For a list of supported VM types, refer to Cloudera Data Platform (CDP) Public Cloud service rates.

Log analytics workspace A logs analytics workspace is created for storing log data.
NetApp Files account CML workspaces deployed on Azure require an existing Azure NetApp Files account with a pre-created 4TB capacity pool. For instructions on how to create it, see Create Azure NetApp Files Account and Pool Note that even if the Azure NetApp Files is available in your selected Azure region, you may need to manually request it from Azure Support to enable it for use in your Azure subscription.

Azure resources used by Operational Database

The following Azure resources are used by the Cloudera Operational Database (COD) service:

Resource Description
Resource Group If you chose for CDP to create multiple resource groups, a resource group is created which contains all of the nodes that comprise the OD database. This resource group is not created if you chose to use a single existing resource group.
Virtual Machines (VMs) A compute VM is created for each node in a COD database.

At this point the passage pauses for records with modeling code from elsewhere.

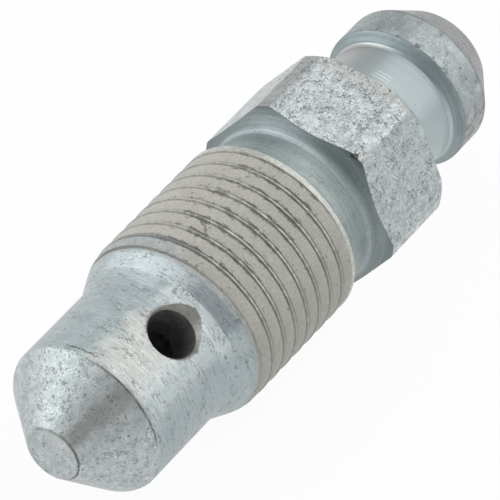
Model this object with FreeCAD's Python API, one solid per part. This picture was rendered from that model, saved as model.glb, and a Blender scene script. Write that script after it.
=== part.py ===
# Bleed valve: a hollow screw with a sealing cone, a fine M10 x 1 thread, a hexagon and a hose nipple.
# It is one piece, turned from drawn hexagon bar, drilled, threaded and zinc plated.
# The axis lies along X, the cone points to -X and one hexagon flat faces down, as the screw lies.
# The origin is on the axis, near the middle of the thread. Clock angles turn about +X from straight down.

import FreeCAD, Part
import math
import os

os.makedirs("parts", exist_ok=True)

# Thread M10 x 1, right hand. Its length runs from the first crest to the chamfer at the neck.
thread_radius = 5.00
pitch = 1.00
thread_start_x = -4.40
thread_length = 7.95
thread_end_chamfer = 0.45
flank_half_angle = 30.0
groove_depth = 0.54
groove_root_width = 0.25
groove_run_in = 0.18
groove_run_out = 0.15
first_groove_offset = 0.324
groove_overshoot = 0.06
band_margin = 0.30

# Flare, plain shank and sealing cone, in front of the thread
flare_length = 1.95
flare_hollow_radius = 2.4
flare_crown_radius = 2.4
shank_radius = 4.17
shank_length = 5.40
cone_half_angle = 45.0
cone_edge_rounding = 0.45
nose_flat_radius = 1.42
nose_edge_rounding = 0.25

# Relief neck behind the thread, which meets the hexagon in a hollow fillet
neck_below_root = 0.06
neck_length = 2.80
neck_fillet_radius = 1.20

# Hexagon
across_flats = 9.75
hexagon_length = 4.70
hexagon_front_dish = 0.20
hexagon_corner_cut = 0.20
hexagon_chamfer_depth = 0.28
hexagon_chamfer_half_angle = 40.0
hexagon_chamfer_rounding = 0.8

# Hose nipple
nipple_neck_radius = 3.45
nipple_neck_length = 3.70
nipple_shoulder_radius = 3.80
nipple_shoulder_length = 0.35
barb_radius = 4.00
barb_length = 1.80
barb_taper_rounding = 0.50
nipple_taper_length = 2.00
nipple_end_radius = 2.75
nipple_end_chamfer = 0.15

# Bores
outlet_bore_radius = 1.60
outlet_mouth_chamfer = 0.20
drill_point_half_angle = 59.0
cross_hole_to_thread = 3.18
cross_hole_radius = 1.25
cross_hole_clock = 204.5
cross_hole_mouth_width = 0.25
cross_hole_mouth_half_angle = 36.0

# How far a cutting shape reaches past what it cuts
overlap = 0.5

# Places along the axis and radii that follow from the sizes
thread_root_radius = thread_radius - groove_depth
neck_radius = thread_root_radius - neck_below_root
sharp_corner_radius = across_flats / math.sqrt(3)
hexagon_corner_radius = sharp_corner_radius - hexagon_corner_cut
thread_end_x = thread_start_x + thread_length
hexagon_front_x = thread_end_x + neck_length
hexagon_rear_x = hexagon_front_x + hexagon_length
nipple_shoulder_x = hexagon_rear_x + nipple_neck_length
barb_front_x = nipple_shoulder_x + nipple_shoulder_length
barb_rear_x = barb_front_x + barb_length
nipple_end_x = barb_rear_x + nipple_taper_length
flare_start_x = thread_start_x - flare_length
cone_base_x = flare_start_x - shank_length
cone_length = (shank_radius - nose_flat_radius) / math.tan(math.radians(cone_half_angle))
nose_x = cone_base_x - cone_length
cross_hole_x = thread_start_x - cross_hole_to_thread

axis_start = FreeCAD.Vector(0, 0, 0)
axis_direction = FreeCAD.Vector(1, 0, 0)


def turned(corners):
    """A solid of revolution. Each corner of the outline is (x, radius, rounding)."""
    points = [FreeCAD.Vector(x, 0, radius) for x, radius, rounding in corners]
    edges = []
    last = points[0]
    for index in range(1, len(points) - 1):
        corner = points[index]
        rounding = corners[index][2]
        if rounding == 0:
            edges.append(Part.makeLine(last, corner))
            last = corner
            continue
        back = (points[index - 1] - corner).normalize()
        onward = (points[index + 1] - corner).normalize()
        half_angle = back.getAngle(onward) / 2
        setback = rounding / math.tan(half_angle)
        reach = rounding / math.sin(half_angle) - rounding
        arc_start = corner + back * setback
        arc_middle = corner + (back + onward).normalize() * reach
        arc_end = corner + onward * setback
        edges.append(Part.makeLine(last, arc_start))
        edges.append(Part.Arc(arc_start, arc_middle, arc_end).toShape())
        last = arc_end
    edges.append(Part.makeLine(last, points[-1]))
    edges.append(Part.makeLine(points[-1], points[0]))
    face = Part.Face(Part.Wire(edges))
    return face.revolve(axis_start, axis_direction, 360)


def turn_to_clock(shape, clock):
    """Turn a shape that was made pointing straight down to its clock angle."""
    shape.rotate(axis_start, axis_direction, clock)
    return shape


def turned_blank():
    """The whole screw as turned, before the thread and the flats are cut: the hexagon is still round."""
    chamfer_length = hexagon_chamfer_depth / math.tan(math.radians(hexagon_chamfer_half_angle))
    return turned([
        (nose_x, 0, 0),
        (nose_x, nose_flat_radius, nose_edge_rounding),
        (cone_base_x, shank_radius, cone_edge_rounding),
        (flare_start_x, shank_radius, flare_hollow_radius),
        (thread_start_x, thread_radius, flare_crown_radius),
        (thread_end_x, thread_radius, 0),
        (thread_end_x + thread_end_chamfer, neck_radius, 0),
        (hexagon_front_x - hexagon_front_dish, neck_radius, neck_fillet_radius),
        (hexagon_front_x, hexagon_corner_radius, 0),
        (hexagon_rear_x - chamfer_length, hexagon_corner_radius, hexagon_chamfer_rounding),
        (hexagon_rear_x, hexagon_corner_radius - hexagon_chamfer_depth, 0),
        (hexagon_rear_x, nipple_neck_radius, 0),
        (nipple_shoulder_x, nipple_neck_radius, 0),
        (nipple_shoulder_x, nipple_shoulder_radius, 0),
        (barb_front_x, nipple_shoulder_radius, 0),
        (barb_front_x, barb_radius, 0),
        (barb_rear_x, barb_radius, barb_taper_rounding),
        (nipple_end_x - nipple_end_chamfer, nipple_end_radius, 0),
        (nipple_end_x, nipple_end_radius - nipple_end_chamfer, 0),
        (nipple_end_x, 0, 0),
    ])


def hexagon_waste():
    """What is left of a thick ring round the hexagon once the hexagonal bar is taken out of it."""
    front_x = hexagon_front_x - neck_fillet_radius - hexagon_front_dish
    length = hexagon_rear_x - front_x + overlap
    corners = []
    for index in range(6):
        angle = math.radians(60 * index)
        corners.append(FreeCAD.Vector(
            front_x - overlap,
            sharp_corner_radius * math.cos(angle),
            sharp_corner_radius * math.sin(angle),
        ))
    outline = Part.makePolygon(corners + corners[:1])
    bar = Part.Face(outline).extrude(axis_direction * (length + 2 * overlap))
    ring_radius = sharp_corner_radius + overlap
    ring = Part.makeCylinder(ring_radius, length, axis_direction * front_x, axis_direction)
    return ring.cut(bar)


def outlet_bore():
    """The blind bore, drilled from the nipple end to just past the cross hole."""
    bore_bottom_x = cross_hole_x - cross_hole_radius
    point_length = outlet_bore_radius / math.tan(math.radians(drill_point_half_angle))
    return turned([
        (bore_bottom_x - point_length, 0, 0),
        (bore_bottom_x, outlet_bore_radius, 0),
        (nipple_end_x - outlet_mouth_chamfer, outlet_bore_radius, 0),
        (nipple_end_x + overlap, outlet_bore_radius + outlet_mouth_chamfer + overlap, 0),
        (nipple_end_x + overlap, 0, 0),
    ])


def cross_hole():
    """The hole in the side of the shank, with its deburred mouth. It ends in the outlet bore."""
    down = FreeCAD.Vector(0, 0, -1)
    foot = FreeCAD.Vector(cross_hole_x, 0, 0)
    hole = Part.makeCylinder(cross_hole_radius, shank_radius + overlap, foot, down)
    spread = math.tan(math.radians(cross_hole_mouth_half_angle))
    mouth_depth = cross_hole_mouth_width / spread
    mouth_foot = foot + down * (shank_radius - mouth_depth)
    outer_radius = cross_hole_radius + cross_hole_mouth_width + overlap * spread
    mouth = Part.makeCone(cross_hole_radius, outer_radius, mouth_depth + overlap, mouth_foot, down)
    return turn_to_clock(hole.fuse(mouth), cross_hole_clock)


def groove_band():
    """The ring of space that holds the groove. Its ends slope up to the crests at 45 degrees."""
    inner_radius = thread_root_radius - band_margin
    outer_radius = thread_radius + band_margin
    inward = thread_radius - inner_radius
    front_x = thread_start_x - groove_run_in
    rear_x = thread_end_x - groove_run_out
    return turned([
        (front_x + inward, 0, 0),
        (front_x + inward, inner_radius, 0),
        (front_x - band_margin, outer_radius, 0),
        (rear_x + band_margin, outer_radius, 0),
        (rear_x - inward, inner_radius, 0),
        (rear_x - inward, 0, 0),
    ])


def thread_groove():
    """The helical groove as a solid, from its root to a little above the crests."""
    turns = math.ceil(thread_length / pitch) + 2
    helix = Part.Wire(Part.makeHelix(pitch, turns * pitch, thread_root_radius).Edges)
    outer_radius = thread_radius + groove_overshoot
    root_half_width = groove_root_width / 2
    spread = (outer_radius - thread_root_radius) * math.tan(math.radians(flank_half_angle))
    outline = Part.makePolygon([
        FreeCAD.Vector(thread_root_radius, 0, -root_half_width),
        FreeCAD.Vector(outer_radius, 0, -root_half_width - spread),
        FreeCAD.Vector(outer_radius, 0, root_half_width + spread),
        FreeCAD.Vector(thread_root_radius, 0, root_half_width),
        FreeCAD.Vector(thread_root_radius, 0, -root_half_width),
    ])
    groove = helix.makePipeShell([outline], True, True)
    groove.rotate(FreeCAD.Vector(0, 0, 0), FreeCAD.Vector(0, 1, 0), 90)
    groove.translate(axis_direction * (thread_start_x - first_groove_offset - pitch))
    return groove.common(groove_band())


def bleed_screw():
    """The whole screw in one piece: turned, threaded, milled to a hexagon and drilled."""
    threaded = turned_blank().cut(thread_groove())
    return threaded.cut([hexagon_waste(), outlet_bore(), cross_hole()])


screw = bleed_screw()
screw.exportStep("parts/bleed_screw.step")
print("bleed_screw", screw.ShapeType, len(screw.Solids), screw.isValid(), round(screw.Volume, 2))
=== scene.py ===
import bmesh
import bpy
import math
import numpy as np
from functools import partial, reduce
from mathutils import Euler, Matrix, Quaternion, Vector


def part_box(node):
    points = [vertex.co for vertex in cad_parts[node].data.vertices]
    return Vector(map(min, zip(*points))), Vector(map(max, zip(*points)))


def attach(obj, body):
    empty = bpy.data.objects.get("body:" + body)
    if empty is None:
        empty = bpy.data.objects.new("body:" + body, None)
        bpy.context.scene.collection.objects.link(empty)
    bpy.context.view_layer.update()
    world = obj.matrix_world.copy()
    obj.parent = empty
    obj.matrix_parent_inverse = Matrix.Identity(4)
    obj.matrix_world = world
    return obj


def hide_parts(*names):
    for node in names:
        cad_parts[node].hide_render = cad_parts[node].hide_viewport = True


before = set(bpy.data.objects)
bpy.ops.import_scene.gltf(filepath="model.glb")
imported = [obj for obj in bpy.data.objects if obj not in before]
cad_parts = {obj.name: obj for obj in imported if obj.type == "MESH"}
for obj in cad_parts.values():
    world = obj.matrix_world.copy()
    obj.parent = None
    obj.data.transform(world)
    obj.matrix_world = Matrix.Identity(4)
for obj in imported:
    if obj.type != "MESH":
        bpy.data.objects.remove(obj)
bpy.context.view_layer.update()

# The bar. The whole screw is turned from one drawn hexagon bar of steel, so its outline is one profile.
# The lathe leaves cone, shank, flare, thread blank, neck and nipple; only the hexagon keeps the bar's flats.
# Lengths are in millimetres, x runs along the axis, and a clock angle turns about +x from straight down.
mm = 0.001
low_corner, high_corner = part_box("bleed_screw")
nose_x = low_corner.x / mm
nipple_end_x = high_corner.x / mm
thread_radius = -low_corner.z / mm
hexagon_corner_radius = high_corner.y / mm

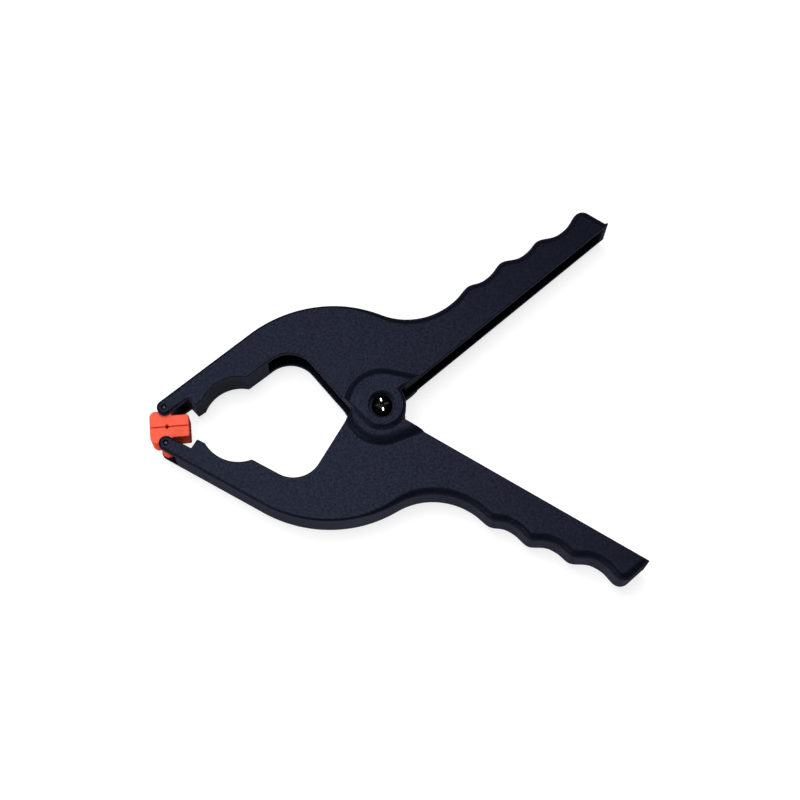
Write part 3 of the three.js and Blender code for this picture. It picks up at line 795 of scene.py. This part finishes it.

The instance type and managed storage are automatically determined by OD. Azure network security groups are automatically configured as a part of environment creation to define inbound and outbound network access to the created instances.
ADLS Gen2 storage This existing blob storage account that you provided for the Data Lake to use for workload data storage is automatically used by the COD database for storage of data.